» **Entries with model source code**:
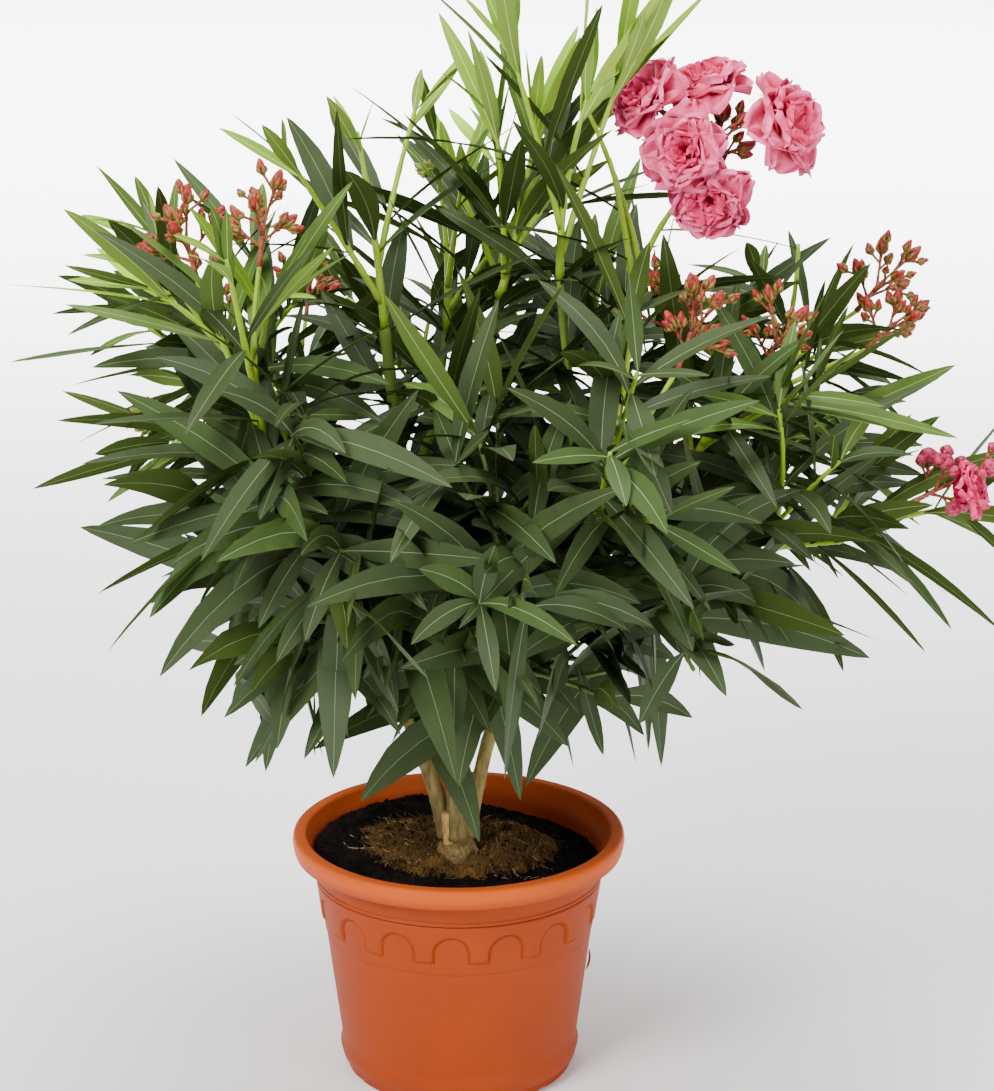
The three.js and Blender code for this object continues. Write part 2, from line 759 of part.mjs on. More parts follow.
// Then leaves fill in round them, the youngest whorls of every shoot first. A
// leaf that would touch something turns a little, and is left out if that fails.
const waiting = grownMasses.flatMap(({ mass, number, node, shoots, pieces }) => (
  shoots.flatMap((shoot) => leavesOf(shoot, mass, number).map((leaf) => ({ leaf, node, pieces })))
));
waiting.sort((a, b) => a.leaf.rank - b.leaf.rank);

for (const { leaf, node, pieces } of waiting) {
  for (const turnBy of leafTurns) {
    const whole = leafSolid(leaf, turnBy, clearance * 2, 0);
    const blade = leafSolid(leaf, turnBy, 0, bladeStart);
    const free = !touches(whole, (other) => other.owner !== node);
    if (free && !touches(blade, (other) => other.owner === node)) {
      const solid = leafSolid(leaf, turnBy, 0, 0);
      pieces.push(solid);
      stand(solid, node);
      break;
    }
  }
}

for (const { mass, node, pieces } of grownMasses) {
  addPart(node, wholeBody(wasm.Manifold.union(pieces)), mass.bloom ? shootGreen : leafGreen);
}

export default oleander;
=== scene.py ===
import json
import math
from collections import namedtuple

import bpy
import numpy as np
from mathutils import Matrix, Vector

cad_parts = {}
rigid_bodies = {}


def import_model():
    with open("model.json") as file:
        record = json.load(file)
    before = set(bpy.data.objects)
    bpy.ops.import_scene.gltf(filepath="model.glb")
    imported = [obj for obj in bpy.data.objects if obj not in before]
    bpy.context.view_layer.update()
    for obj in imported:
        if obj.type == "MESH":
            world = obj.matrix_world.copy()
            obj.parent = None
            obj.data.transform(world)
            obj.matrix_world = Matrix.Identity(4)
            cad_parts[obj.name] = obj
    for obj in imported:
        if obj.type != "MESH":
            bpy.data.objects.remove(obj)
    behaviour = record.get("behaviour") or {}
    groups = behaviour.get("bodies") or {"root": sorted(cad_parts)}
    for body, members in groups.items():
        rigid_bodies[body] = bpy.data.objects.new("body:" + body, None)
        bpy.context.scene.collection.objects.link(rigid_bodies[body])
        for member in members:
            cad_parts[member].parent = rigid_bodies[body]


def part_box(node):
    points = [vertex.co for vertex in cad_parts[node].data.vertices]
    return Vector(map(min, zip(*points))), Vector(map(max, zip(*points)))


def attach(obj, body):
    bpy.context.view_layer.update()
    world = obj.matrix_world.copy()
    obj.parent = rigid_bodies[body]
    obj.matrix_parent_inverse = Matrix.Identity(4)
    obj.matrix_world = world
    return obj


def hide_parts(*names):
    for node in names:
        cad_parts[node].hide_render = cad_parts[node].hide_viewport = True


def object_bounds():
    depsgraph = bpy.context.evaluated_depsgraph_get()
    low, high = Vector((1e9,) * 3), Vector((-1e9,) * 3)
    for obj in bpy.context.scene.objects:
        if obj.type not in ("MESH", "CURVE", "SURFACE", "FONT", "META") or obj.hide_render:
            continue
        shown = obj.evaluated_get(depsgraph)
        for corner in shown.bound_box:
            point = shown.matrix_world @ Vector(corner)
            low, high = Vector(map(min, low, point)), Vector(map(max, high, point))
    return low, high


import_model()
cad_low, cad_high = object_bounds()

# ---- Pot ----
# A round flower pot of terracotta-coloured polypropylene, injection moulded in
# one piece: heavy rolled rim, and an arcade and three fine lines in its wall.

MM = 0.001
pot_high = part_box("pot")[1] / MM
pot_height = pot_high.z
rim_radius = pot_high.x
rim_depth = 16.0
rim_roll = 3.4
wall_top_radius = 115.0
wall_foot_radius = 93.5
wall_thickness = 2.6
foot_radius = 89.5
foot_height = 10.0
foot_rounding = 2
shoulder_height = 24.0
floor_thickness = 3.0
floor_middle = 30
relief_fade = (1, 12)
pot_columns = 720

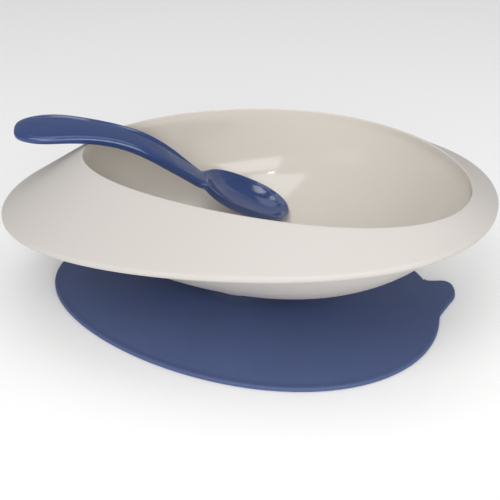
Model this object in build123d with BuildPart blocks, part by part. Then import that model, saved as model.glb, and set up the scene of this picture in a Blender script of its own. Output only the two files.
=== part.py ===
"""Suction bowl: a pebble-shaped feeding bowl, its suction pad with a pull tab, and a spoon.

Millimetres, +Z up.  The origin is on the table under the middle of the bowl, and +X runs
along the bowl towards its blunt end.  The pointed end, where the rim is widest, is at -X.
"""
from build123d import *
import os
from collections import namedtuple
from math import asin, atan, cos, hypot, pi, radians, sin

os.makedirs("parts", exist_ok=True)

# An outline is an ellipse with one blunt end: `blunt` widens the +X half, `lean` drops the
# +X end sideways, `bow` bends the long axis and `square` fills out the two ends.
Outline = namedtuple("Outline", "x y half_length half_width blunt lean bow square")

# ---- driving dimensions: bowl ----
RIM = Outline(0.0, 0.25, 105.0, 73.0, 0.05, -3.5, 6.0, 0.10)
CREST = Outline(12.7, 2.2, 81.5, 55.0, 0.12, -6.5, 9.5, 0.0)
CREST_HEIGHT = 66.0            # table to the top of the rim
RIM_FALL = 14.8                # top of the rim down to its outer edge, under the middle
RIM_RISE = 0.085               # the outer edge climbs this much for each mm of +X
BOWL_WALL = 2.5
CREST_LAND = 0.6               # narrow level strip along the top of the crest
RIM_DROP = 2.9                 # the rim's wall measured straight down
EDGE_DEPTH = 1.5               # height of the rim's turned outer edge
EDGE_ROUND = 0.65
EDGE_LIP = 0.6                 # the rim's underside starts this far in from its edge
HULL_RECESS = 2.0              # the basin's outside ends this far under the rim's top
BRIM_DEPTH = 4.0               # the basin's wall is upright down to here from the rim's top
BASIN_FULLNESS = 2.24          # 2 is an ellipse; more makes the wall steeper
BASIN_SHIFT = (-18.9, 2.2)     # how far the bottom lies from under the brim's middle
HULL_SHIFT = (-18.9, 0.6)      # the same for the basin's outside, fuller at the front
BASIN_SEAM = 0.3               # turn at which its outlines start, away from the rim's own start
# Levels of the basin's walls from brim to bottom, closer together where wall turns into floor.
BASIN_DROPS = (0.0, 0.25, 0.45, 0.62, 0.76, 0.87, 0.94, 0.98)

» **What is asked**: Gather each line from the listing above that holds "node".

» **Exercise result**:
const waiting = grownMasses.flatMap(({ mass, number, node, shoots, pieces }) => (
  shoots.flatMap((shoot) => leavesOf(shoot, mass, number).map((leaf) => ({ leaf, node, pieces })))
for (const { leaf, node, pieces } of waiting) {
    const free = !touches(whole, (other) => other.owner !== node);
    if (free && !touches(blade, (other) => other.owner === node)) {
      stand(solid, node);
for (const { mass, node, pieces } of grownMasses) {
  addPart(node, wholeBody(wasm.Manifold.union(pieces)), mass.bloom ? shootGreen : leafGreen);
def part_box(node):
    points = [vertex.co for vertex in cad_parts[node].data.vertices]
    for node in names:
        cad_parts[node].hide_render = cad_parts[node].hide_viewport = True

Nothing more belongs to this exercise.